Directive:
Copy out, exactly and without additions, the lines from the one that contains "What FreeCAD Python" to the one that contains "seat_ledge_width = 2.4", both ends included.
***** Dataset excerpts
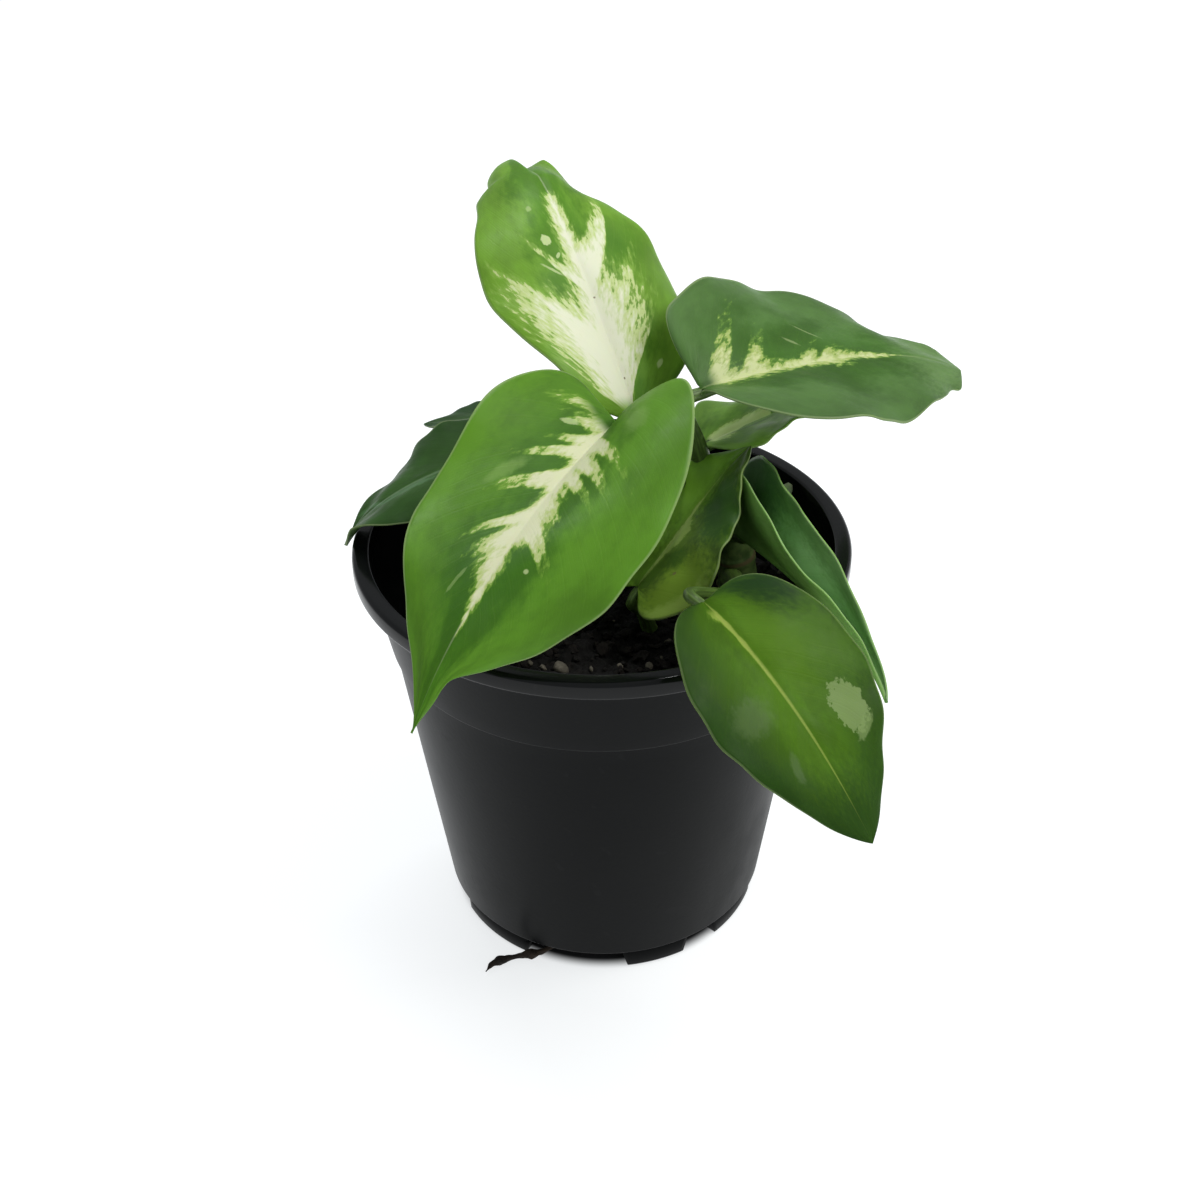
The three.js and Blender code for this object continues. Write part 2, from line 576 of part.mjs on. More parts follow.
// Perlite and bark crumbs, sunk half into the surface.
function crumbs() {
  const draw = seededDraw(11);
  return Array.from({ length: CRUMB.count }, () => {
    const radius = (taperRadius(SOIL.level) - POT.wall - SINK - CRUMB.largest) * Math.sqrt(draw());
    const angle = 2 * Math.PI * draw();
    const size = mix(CRUMB.smallest, CRUMB.largest, draw() ** 2);
    const [x, y] = [radius * Math.cos(angle), radius * Math.sin(angle)];
    const crumb = new THREE.OctahedronGeometry(size, 0);
    crumb.scale(1, mix(CRUMB.narrowest, 1, draw()), CRUMB.flatness);
    crumb.rotateZ(2 * Math.PI * draw());
    crumb.translate(x, y, soilHeight(x, y) + CRUMB.proud * size);
    return solidOf(crumb);
  });
}

function soil() {
  const stalkHoles = Object.values(LEAVES).map((leaf) => stalk(leaf, CLEARANCE));
  const holes = [stem(CLEARANCE), roots(CLEARANCE), ...stalkHoles];
  return withoutScraps(unite([soilBody(), ...crumbs()]).subtract(unite(holes)));
}

// ---- assembly ------------------------------------------------------------------------------------

// The stub of a leafstalk that was cut off.
function stub(extra = 0) {
  const path = new THREE.LineCurve3(vector(STUB.foot), vector(STUB.tip));
  const radiusAt = (t) => STUB.radius * Math.sqrt(Math.max(STUB.endFlat, 1 - t ** 8)) + extra;
  return rod(path, radiusAt, STUB.steps, STALK.sides);
}

const plant = new THREE.Group();
plant.add(named("pot", pot(), 0x151515, 0.38));
plant.add(named("soil", soil(), 0x1d1611, 0.95));
plant.add(named("roots", roots(), 0x4a3323, 0.8));
plant.add(named("stem", stem(), 0x47662c, 0.5));

// Leaves leave room for the stem and for each other's stalks.
const room = [stem(CLEARANCE)];
for (const [name, leaf] of Object.entries(LEAVES)) {
  const whole = withoutScraps(blade(leaf).add(stalk(leaf)).subtract(unite(room)));
  plant.add(named(name, whole, leaf.green, 0.42));
  room.push(stalk(leaf, CLEARANCE));
}
plant.add(named("leafstalk_stub", withoutScraps(stub().subtract(unite(room))), 0x9db07a, 0.5));

export default plant;
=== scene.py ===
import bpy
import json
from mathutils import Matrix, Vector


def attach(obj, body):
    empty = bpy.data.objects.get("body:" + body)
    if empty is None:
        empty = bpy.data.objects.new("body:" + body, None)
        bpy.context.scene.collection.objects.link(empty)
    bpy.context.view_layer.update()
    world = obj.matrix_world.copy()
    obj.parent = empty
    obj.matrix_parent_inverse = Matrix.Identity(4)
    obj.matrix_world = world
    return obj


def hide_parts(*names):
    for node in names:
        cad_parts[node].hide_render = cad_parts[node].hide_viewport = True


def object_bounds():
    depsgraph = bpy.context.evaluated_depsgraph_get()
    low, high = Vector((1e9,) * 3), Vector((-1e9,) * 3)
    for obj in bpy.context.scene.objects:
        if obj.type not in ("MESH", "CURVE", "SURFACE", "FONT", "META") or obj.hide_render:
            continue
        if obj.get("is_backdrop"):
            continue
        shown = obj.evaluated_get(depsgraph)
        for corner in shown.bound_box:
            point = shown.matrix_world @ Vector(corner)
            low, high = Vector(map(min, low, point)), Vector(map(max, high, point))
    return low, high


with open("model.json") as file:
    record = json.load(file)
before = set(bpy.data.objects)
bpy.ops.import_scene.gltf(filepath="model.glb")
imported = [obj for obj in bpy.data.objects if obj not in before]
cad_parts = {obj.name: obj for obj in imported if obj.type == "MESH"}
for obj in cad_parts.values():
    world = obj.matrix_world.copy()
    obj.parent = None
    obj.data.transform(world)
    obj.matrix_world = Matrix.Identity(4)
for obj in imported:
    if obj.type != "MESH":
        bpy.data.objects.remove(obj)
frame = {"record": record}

# Potted dieffenbachia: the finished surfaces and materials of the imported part. Lengths are in millimetres
# and angles in degrees, as a maker would write them, and mesh_object turns the places into metres.
import inspect
import json
import math

import bpy
import numpy as np
from bpy.props import FloatProperty, FloatVectorProperty, IntProperty, PointerProperty
from mathutils import Euler, Vector

bl_info = {
    "name": "Potted dieffenbachia",
    "version": (1, 0, 0),
    "blender": (4, 5, 0),
    "location": "3D View > Sidebar > Plant",
    "description": "Builds a young variegated dumb cane in a black nursery pot",
    "category": "Add Mesh",
}

CAD_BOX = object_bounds()
MM = 0.001
CLEARANCE = 0.35  # gap between a solid and the plain hole or wall round it
SINK = 0.8  # how far one portion of a solid reaches into the next one

# ---- the plant's sizes -------------------------------------------------------------------------------

POT = dict(
    rim_radius=52.5, height=92.2, lip_drop=3.8, lip_inset=3.1, mouth_radius=48.8, step_height=70.5,
    step_radius=45.3, step_out=0.7, step_slope=0.5, wall=1.2, base_radius=36.6, floor=5.2,
    floor_thickness=1.6,
)
FLOOR_TOP = POT["floor"] + POT["floor_thickness"]
ROUND = dict(base=0.6, lip_low=0.7, lip_top=1.1, lip_inner=0.6)  # radii of the pot's rounded edges
FOOT = dict(outer=35.4, inner=29.0, end_slope=3.0, sloping=3.5)
FEET = [(5, 32), (42, 74), (85, 122), (133, 165), (175, 208), (218, 247), (256, 285), (295, 332)]
LAND_RADIUS = 9.0
DRAIN = dict(inner=20.0, outer=33.0, width=6.0, steps=4)
DRAIN_BEARINGS = [-18, 37, 80, 128, 170, 213, 251, 290]

SOIL = dict(level=70.5, mound=2.2, mound_radius=16, rings=130, columns=300)
# Waves of the soil's surface: (height, length, way it runs from +X).
SOIL_WAVES = [(0.55, 15.3, 41), (0.55, 15.3, -41), (0.5, 6.2, -34), (0.17, 2.3, 57), (0.17, 2.5, -21)]
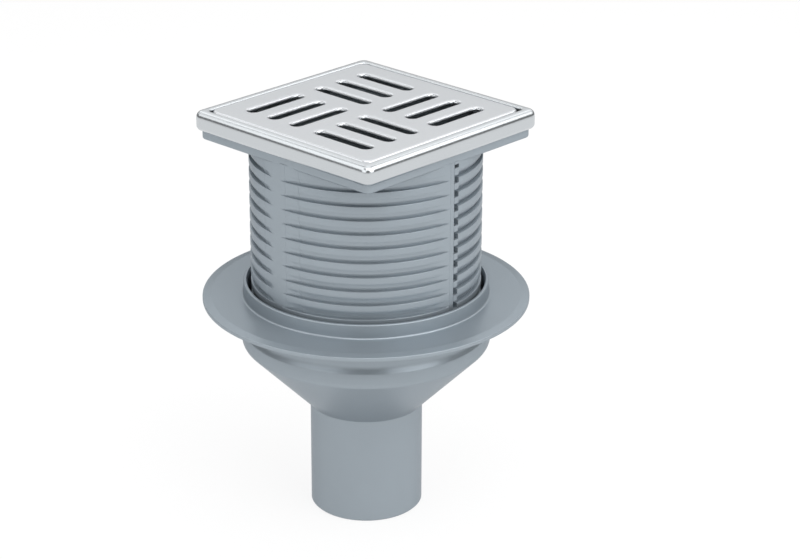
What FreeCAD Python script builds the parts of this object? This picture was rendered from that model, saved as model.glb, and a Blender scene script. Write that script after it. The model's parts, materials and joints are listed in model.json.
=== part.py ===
import FreeCAD, Part
import math
import os

# A point gully for a tiled floor: a stainless grate in a tray frame, a ribbed neck that
# slides and turns in the body, and a bell trap that holds the water seal. Millimetres.
# The origin is at the centre of the outlet spigot's end, +Z is up along the spigot's
# axis, and the sides of the square head run along X and Y.

# The two sizes that the rest fits: the neck that slides, and the outlet spigot.
neck_r = 50.5
spigot_r = 25.0

# Driving dimensions of the body, a moulding that is round about the Z axis.
spigot_length = 49.2
spigot_wall = 1.8
spigot_end_chamfer = 0.8
spigot_root_fillet = 1.5
cone_height = 30.6
body_wall = 2.2
socket_gap = 1.5
recess_wall = 1.8
collar_wall = 1.9
ring_proud = 1.2
ring_height = 6.4
ring_foot_fillet = 3.5
cove_height = 3.2
recess_height = 10.2
recess_fillet = 1.0
flange_width = 18.0
flange_thickness = 2.2
flange_bevel_width = 3.9
flange_bevel_drop = 0.5
flange_edge_fillet = 0.4
collar_height = 6.5
collar_foot_fillet = 0.9
collar_rim_fillet = 0.6
socket_lead_in = 0.6
seat_ledge_rise = 0.2
seat_ledge_width = 2.4

# Driving dimensions of the trap that hangs in the body.
cup_play = 5.6
cup_wall = 1.8
cup_flange_thickness = 2.0
cup_flange_gap = 0.6
cup_rim_rise = 37.4
cup_cone_drop = 7.1
cup_floor_rise = 4.8
upstand_r = 16.0
upstand_wall = 1.6
upstand_foot = 3.0
upstand_drop = 5.0
trap_seal_thickness = 1.6
trap_seal_width = 1.9
bell_gap = 10.0
bell_wall = 1.6
bell_dip = 50.0
bell_headroom = 6.0
bell_crown_fillet = 3.0
bell_inner_fillet = 1.4
fin_thickness = 1.6
fin_leg = 8.0
fin_rest = 0.5
fin_gap = 0.3
grip_length = 26.0
grip_thickness = 3.0
grip_height = 12.0

# Driving dimensions of the ribbed neck and of its square head.
neck_wall = 3.6
neck_foot_gap = 1.9
neck_foot_chamfer = 0.8
neck_reach = 77.2
seal_groove_rise = 2.2
seal_groove_height = 4.0
seal_groove_depth = 1.8
seal_groove_clearance = 0.05
seal_bore_clearance = 0.1
seal_lip_height = 0.6
seal_lip_land = 0.6
seal_waist = 0.6
rib_count = 12
last_rib_gap = 4.7
head_to_rib = 6.33
groove_height = 1.5
groove_depth = 1.7
groove_run_out = 0.1
step_height = 1.65
step_inset = 0.2
step_slope = 0.3
wide_strip_deg = (172.8, 180.6)
narrow_strip_deg = (268.4, 271.7)
notch_width_deg = 2.9
notch_drop = 1.7
notch_depth = 2.6
top_notch_rise = 4.6
head_inset = 0.2
head_corner_r = 2.3
head_height = 12.8
head_edge_fillet = 1.2
head_wall = 1.75
head_cavity_corner_r = 1.0
head_floor_thickness = 2.0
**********
Completed task:
What FreeCAD Python script builds the parts of this object? This picture was rendered from that model, saved as model.glb, and a Blender scene script. Write that script after it. The model's parts, materials and joints are listed in model.json.
=== part.py ===
import FreeCAD, Part
import math
import os

# A point gully for a tiled floor: a stainless grate in a tray frame, a ribbed neck that
# slides and turns in the body, and a bell trap that holds the water seal. Millimetres.
# The origin is at the centre of the outlet spigot's end, +Z is up along the spigot's
# axis, and the sides of the square head run along X and Y.

# The two sizes that the rest fits: the neck that slides, and the outlet spigot.
neck_r = 50.5
spigot_r = 25.0

# Driving dimensions of the body, a moulding that is round about the Z axis.
spigot_length = 49.2
spigot_wall = 1.8
spigot_end_chamfer = 0.8
spigot_root_fillet = 1.5
cone_height = 30.6
body_wall = 2.2
socket_gap = 1.5
recess_wall = 1.8
collar_wall = 1.9
ring_proud = 1.2
ring_height = 6.4
ring_foot_fillet = 3.5
cove_height = 3.2
recess_height = 10.2
recess_fillet = 1.0
flange_width = 18.0
flange_thickness = 2.2
flange_bevel_width = 3.9
flange_bevel_drop = 0.5
flange_edge_fillet = 0.4
collar_height = 6.5
collar_foot_fillet = 0.9
collar_rim_fillet = 0.6
socket_lead_in = 0.6
seat_ledge_rise = 0.2
seat_ledge_width = 2.4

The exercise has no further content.